» **INSTRUCTIONS FOR THE TASK**:
Quote, without change, all of the lines that follow.

» **MATERIAL PROVIDED**:
--- Begin ---
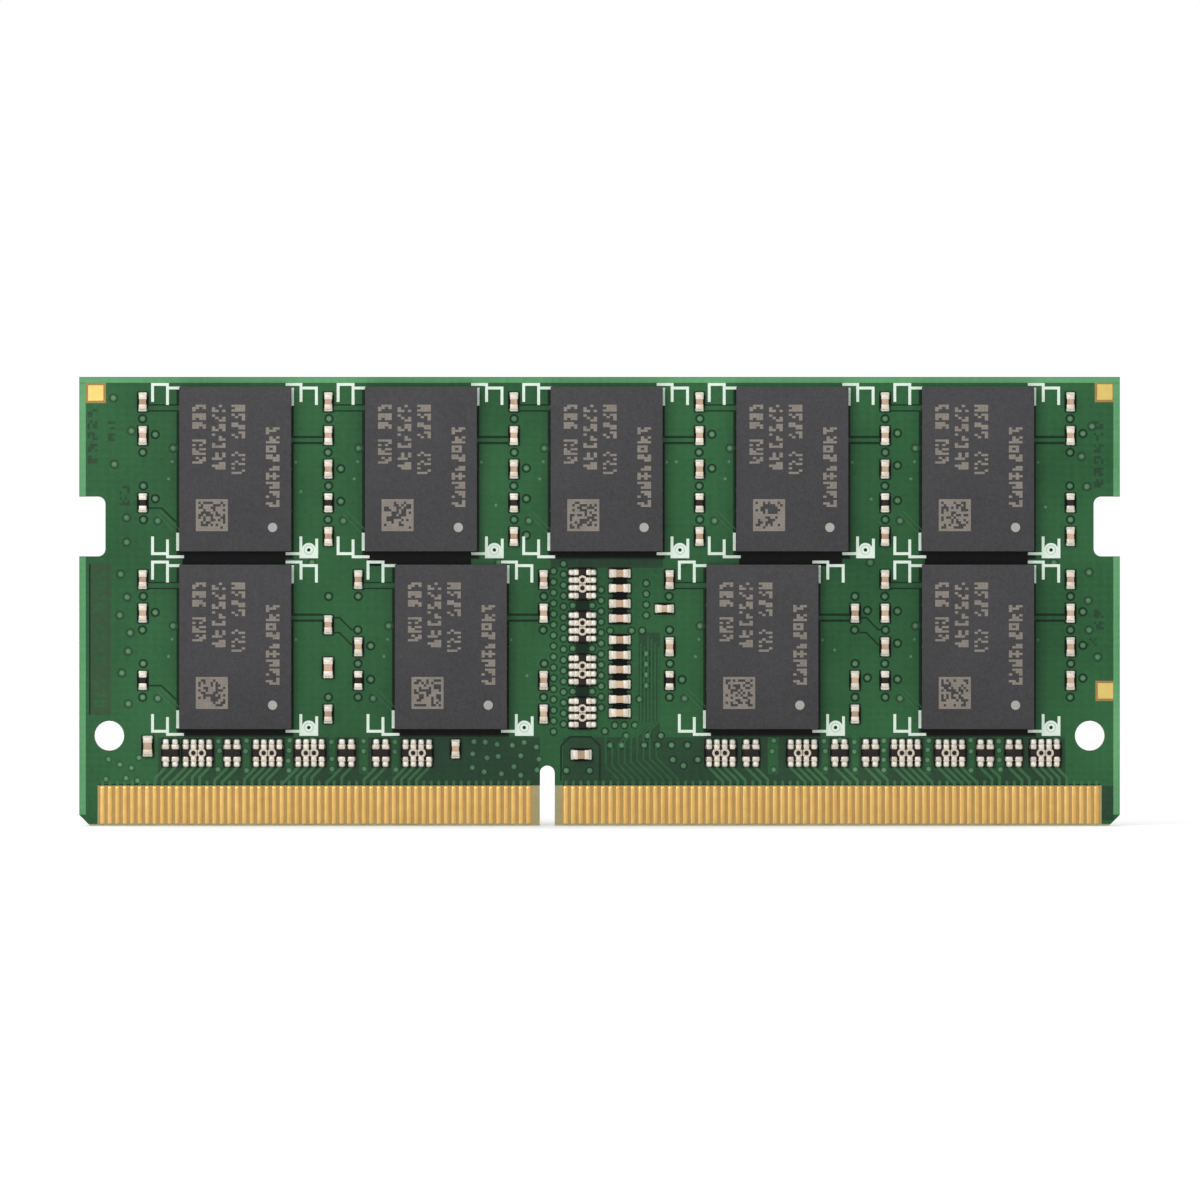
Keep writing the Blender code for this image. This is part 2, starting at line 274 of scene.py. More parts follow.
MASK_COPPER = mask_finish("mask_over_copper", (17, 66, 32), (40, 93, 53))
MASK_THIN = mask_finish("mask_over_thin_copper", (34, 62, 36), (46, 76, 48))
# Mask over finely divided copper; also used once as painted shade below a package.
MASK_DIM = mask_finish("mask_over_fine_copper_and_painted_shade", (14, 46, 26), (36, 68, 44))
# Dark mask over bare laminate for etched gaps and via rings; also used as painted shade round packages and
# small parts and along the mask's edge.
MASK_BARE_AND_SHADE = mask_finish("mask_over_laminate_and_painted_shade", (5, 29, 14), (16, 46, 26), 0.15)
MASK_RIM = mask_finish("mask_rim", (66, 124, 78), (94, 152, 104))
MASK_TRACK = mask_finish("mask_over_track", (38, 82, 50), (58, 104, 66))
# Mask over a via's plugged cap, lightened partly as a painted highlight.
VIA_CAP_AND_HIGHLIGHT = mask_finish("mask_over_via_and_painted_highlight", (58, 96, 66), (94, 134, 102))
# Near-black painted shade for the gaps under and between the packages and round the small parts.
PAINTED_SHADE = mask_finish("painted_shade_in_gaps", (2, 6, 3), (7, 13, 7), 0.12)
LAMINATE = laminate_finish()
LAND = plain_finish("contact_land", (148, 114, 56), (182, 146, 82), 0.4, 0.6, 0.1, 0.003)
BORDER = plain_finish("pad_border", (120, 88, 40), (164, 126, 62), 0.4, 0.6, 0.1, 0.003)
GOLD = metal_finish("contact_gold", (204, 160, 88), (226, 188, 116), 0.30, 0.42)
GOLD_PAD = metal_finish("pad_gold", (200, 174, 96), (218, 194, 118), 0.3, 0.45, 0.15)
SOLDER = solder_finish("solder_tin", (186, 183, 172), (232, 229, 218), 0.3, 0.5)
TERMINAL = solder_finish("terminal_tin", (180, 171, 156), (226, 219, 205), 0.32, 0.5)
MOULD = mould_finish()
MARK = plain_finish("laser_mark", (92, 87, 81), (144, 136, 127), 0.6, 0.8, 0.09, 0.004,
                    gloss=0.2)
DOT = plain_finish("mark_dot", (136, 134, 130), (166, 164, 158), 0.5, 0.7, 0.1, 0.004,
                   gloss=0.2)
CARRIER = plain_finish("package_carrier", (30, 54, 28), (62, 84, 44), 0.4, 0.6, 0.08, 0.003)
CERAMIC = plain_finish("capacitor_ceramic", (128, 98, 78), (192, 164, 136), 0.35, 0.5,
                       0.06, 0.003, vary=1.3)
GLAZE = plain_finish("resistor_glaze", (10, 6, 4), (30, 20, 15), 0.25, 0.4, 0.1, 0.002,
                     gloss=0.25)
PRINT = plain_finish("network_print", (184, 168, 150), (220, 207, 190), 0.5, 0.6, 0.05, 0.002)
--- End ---
» **OUTPUT**:
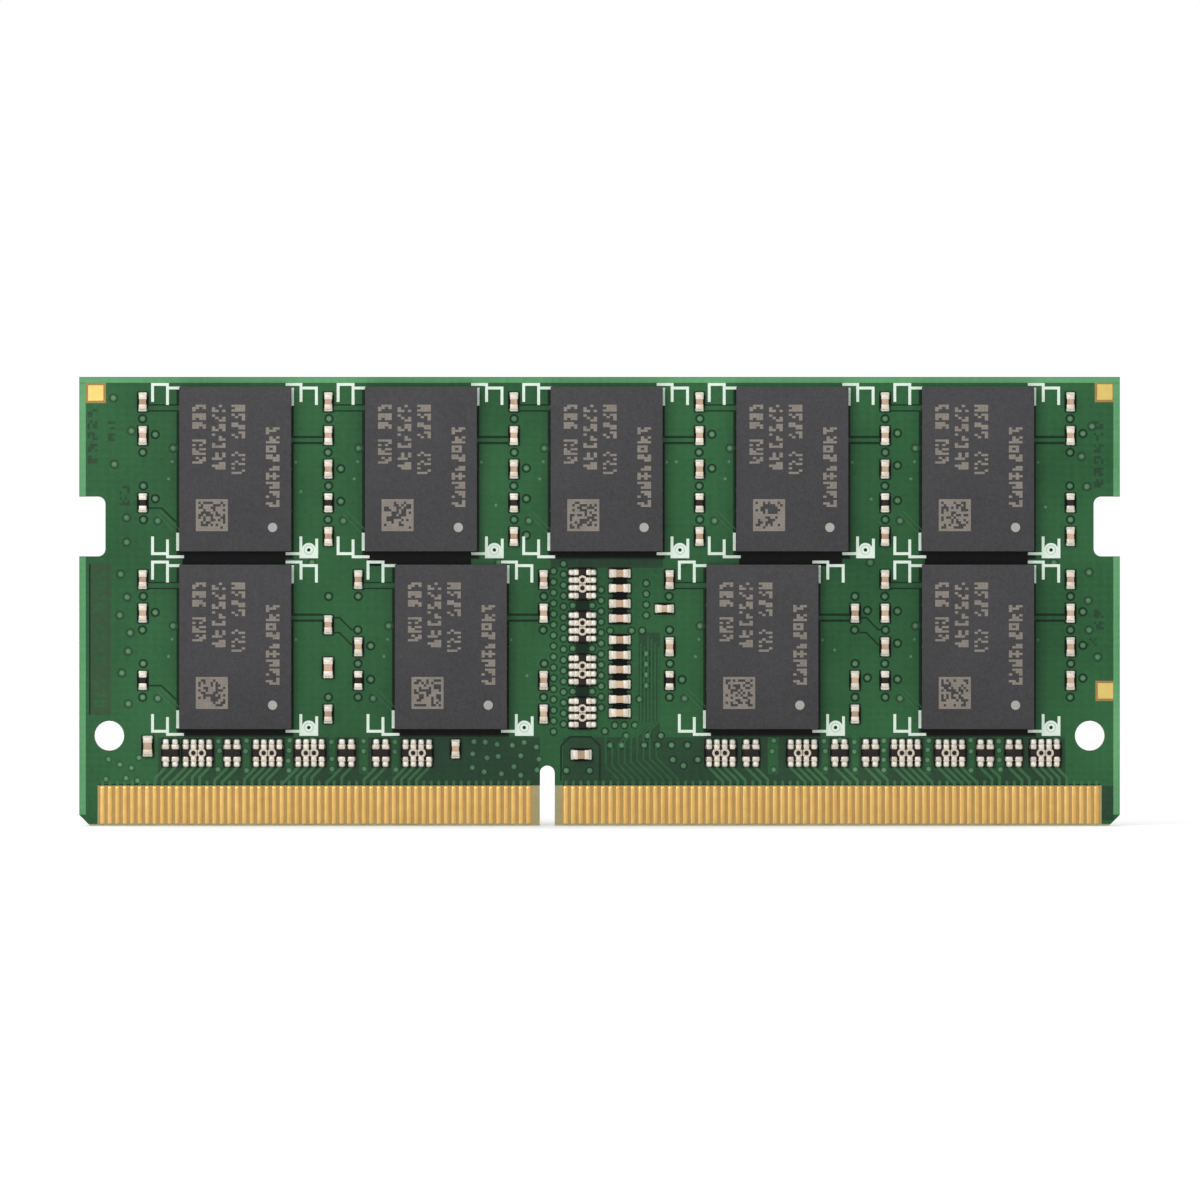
Keep writing the Blender code for this image. This is part 2, starting at line 274 of scene.py. More parts follow.
MASK_COPPER = mask_finish("mask_over_copper", (17, 66, 32), (40, 93, 53))
MASK_THIN = mask_finish("mask_over_thin_copper", (34, 62, 36), (46, 76, 48))
# Mask over finely divided copper; also used once as painted shade below a package.
MASK_DIM = mask_finish("mask_over_fine_copper_and_painted_shade", (14, 46, 26), (36, 68, 44))
# Dark mask over bare laminate for etched gaps and via rings; also used as painted shade round packages and
# small parts and along the mask's edge.
MASK_BARE_AND_SHADE = mask_finish("mask_over_laminate_and_painted_shade", (5, 29, 14), (16, 46, 26), 0.15)
MASK_RIM = mask_finish("mask_rim", (66, 124, 78), (94, 152, 104))
MASK_TRACK = mask_finish("mask_over_track", (38, 82, 50), (58, 104, 66))
# Mask over a via's plugged cap, lightened partly as a painted highlight.
VIA_CAP_AND_HIGHLIGHT = mask_finish("mask_over_via_and_painted_highlight", (58, 96, 66), (94, 134, 102))
# Near-black painted shade for the gaps under and between the packages and round the small parts.
PAINTED_SHADE = mask_finish("painted_shade_in_gaps", (2, 6, 3), (7, 13, 7), 0.12)
LAMINATE = laminate_finish()
LAND = plain_finish("contact_land", (148, 114, 56), (182, 146, 82), 0.4, 0.6, 0.1, 0.003)
BORDER = plain_finish("pad_border", (120, 88, 40), (164, 126, 62), 0.4, 0.6, 0.1, 0.003)
GOLD = metal_finish("contact_gold", (204, 160, 88), (226, 188, 116), 0.30, 0.42)
GOLD_PAD = metal_finish("pad_gold", (200, 174, 96), (218, 194, 118), 0.3, 0.45, 0.15)
SOLDER = solder_finish("solder_tin", (186, 183, 172), (232, 229, 218), 0.3, 0.5)
TERMINAL = solder_finish("terminal_tin", (180, 171, 156), (226, 219, 205), 0.32, 0.5)
MOULD = mould_finish()
MARK = plain_finish("laser_mark", (92, 87, 81), (144, 136, 127), 0.6, 0.8, 0.09, 0.004,
                    gloss=0.2)
DOT = plain_finish("mark_dot", (136, 134, 130), (166, 164, 158), 0.5, 0.7, 0.1, 0.004,
                   gloss=0.2)
CARRIER = plain_finish("package_carrier", (30, 54, 28), (62, 84, 44), 0.4, 0.6, 0.08, 0.003)
CERAMIC = plain_finish("capacitor_ceramic", (128, 98, 78), (192, 164, 136), 0.35, 0.5,
                       0.06, 0.003, vary=1.3)
GLAZE = plain_finish("resistor_glaze", (10, 6, 4), (30, 20, 15), 0.25, 0.4, 0.1, 0.002,
                     gloss=0.25)
PRINT = plain_finish("network_print", (184, 168, 150), (220, 207, 190), 0.5, 0.6, 0.05, 0.002)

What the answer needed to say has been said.